16. The system of claim 10, wherein the computing unit is configured to identify the object by performing the acts of:

processing the captured series of successive 3D images to generate a depth map;

determining geometrical parameters of the object; and

identifying the object by matching the geometrical parameters to a predetermined object database.

17. The system of claim 10, wherein the computing unit is configured to determine at least one qualifying action by performing the acts of determining and acknowledging one or more of:

a predetermined motion of the object;

a predetermined gesture of the object;

a gaze of the user towards the predetermined direction associated with one or more electronic devices;

a predetermined motion of the user;

a predetermined gesture of the user;

biometric data of the user; and

a voice command provided by the user.

18. The system of claim 17, wherein biometric data of the user is determined based on one or more of the following: face recognition, voice recognition, user body recognition, and recognition of a user motion dynamics pattern.

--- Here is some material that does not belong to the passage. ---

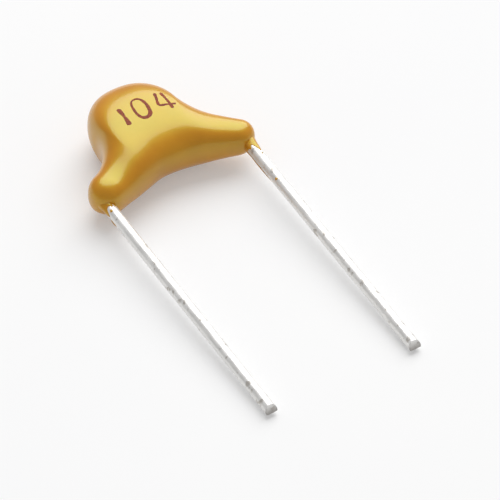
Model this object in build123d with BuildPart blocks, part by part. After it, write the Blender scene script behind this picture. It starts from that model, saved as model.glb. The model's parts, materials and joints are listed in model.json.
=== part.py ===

19. The system of claim 17, wherein the gaze of the user is determined based on the one or more of the following: a position of eyes of the user, a position of pupils or a contour of irises of the eyes, a position of a head of the user, an angle of inclination of the head, and a rotation of the head.

20. A processor-readable medium having instructions stored thereon, which when executed by one or more processors, cause the one or more processors to:

capture a series of successive 3D images in real time;

identify that an object has a predetermined elongated shape;

identify that the object is oriented substantially towards a predetermined direction;

determine at least one qualifying action being performed by a user and/or the object;

compare the at least one qualifying action to one or more predetermined actions associated with the direction towards which the object is oriented; and

based on the comparison, selectively provide to the one or more electronic devices a command associated with the at least one qualifying action.